Long Beach Council Approves $1-Billion Project at Old Pike Site
An ambitious plan to build a mini-city on the old Pike Amusement Park site picked up another important approval this week with the ease of a roller-coaster car sliding downhill.
The City Council noted concerns about traffic congestion associated with the $1-billion development, expressed confidence that gridlock could be avoided and unanimously approved local coastal plan changes so the huge project can move forward.
Council members acted with enthusiasm, heaping praise on a development that is bigger and denser than anything ever built in this city of historically suburban sensibilities.
Their comments were glowing as they approved changes that would more the double the site’s maximum density and allow buildings up to 600 feet tall.
“This is a golden opportunity for this city,” Councilwoman Jan C. Hall said.
“The good ol’ days are about to come back,” Councilman Les Robbins said.
“I am very delighted,” Councilman Clarence Smith said.
Mayor Ernie E. Kell said the project is exciting; Councilman Evan Anderson Braude called the development a big boost for downtown, and Councilman Jeffrey A. Kellogg repeated several times that he is very proud to be a part of it.
The 11-building project of offices, residences, hotels and shops--one of the largest urban coastal developments in the country--still has several hurdles to clear.
Plans must be approved by the California Coastal Commission. Then the city must approve a master site plan that spells out details of the development, which is be to built over 13 years, beginning in 1990, on acreage near the Hyatt Regency hotel and the Long Beach Convention Center, bounded by Shoreline Drive, Seaside Way, Pine Avenue and Queens Way.
While mentioning the possibility of traffic jams associated with the 13-acre development, the council seemed assured that city planners and developers would devise ways to handle the cars traveling to and from the seaside complex, which is expected to employ 8,000 people and generate 27,500 to 36,000 car trips a day.
Wayne Ratkovich--whose Los Angeles company is developing the site in conjunction with a West Coast subsidiary of a company owned by developer James W. Rouse, who is known nationally for his shoreline developments--said the project’s traffic studies indicate that of 12 surrounding intersections, two would be pushed to unacceptable levels of congestion by the project.
And those two, Alamitos Avenue and Ocean Boulevard and Alamitos and 7th Street, are already backed up at peak commuting hours, he noted.
Ratkovich also emphasized that the nature of the mixed-use project would cut down on car use, because people could walk from hotels and residences to shops and offices.
“For Southern California, it is bold and unprecedented,” Ratkovich said. “But it is a necessary step away from dependency on the automobile.”

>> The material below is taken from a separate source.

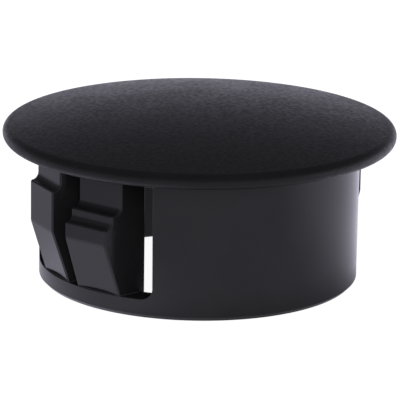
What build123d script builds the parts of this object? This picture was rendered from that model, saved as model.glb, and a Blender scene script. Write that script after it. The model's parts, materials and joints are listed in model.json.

City Planning Director Robert Paternoster pointed out that the developers would be required to make traffic improvements, including installing traffic signals, upgrading intersections, extending some streets on the site, installing bus shelters and drawing up plans to encourage car-pooling and use of mass transit by office workers.
Consulting Firm Hired
Moreover, developers have agreed to whatever transportation-related development fees are imposed by the city when the transportation section of the General Plan is finished.
In the meantime, Paternoster said, city planners have hired a private consulting firm to design a computer model that will allow the city to simulate traffic problems associated with Pike and 11 other downtown developments that are under way or have been approved. The model will be used to find ways of routing the traffic to avoid traffic snarls.
But spokesmen for several organizations that had previously complained to the Planning Commission about future traffic nightmares downtown repeated their concerns to the City Council.
Before approving the Pike project, city officials should have a much better idea of how they are going to handle the thousands of extra cars that the complex will draw, argued Marc Coleman of Long Beach Area Citizens Involved.
Can’t Support Density
“It is not enough to forecast there may be a solution in the future,” he said.
Robert Lamond of the Long Beach branch of the Sierra Club also said that while the project is in many ways admirable, his group cannot support the increased height and density limits, which would spawn a development that would contribute to air pollution and traffic tie-ups.
Others criticized the project for not including housing for low- or moderate-income residents. In response, the developers said they want to design the 1,000 planned residences for a range of incomes.
They also said that, of the $13 million a year the fully completed project is expected to generate in sales-tax revenue to the city, $1.8 million a year will be set aside for low-cost housing.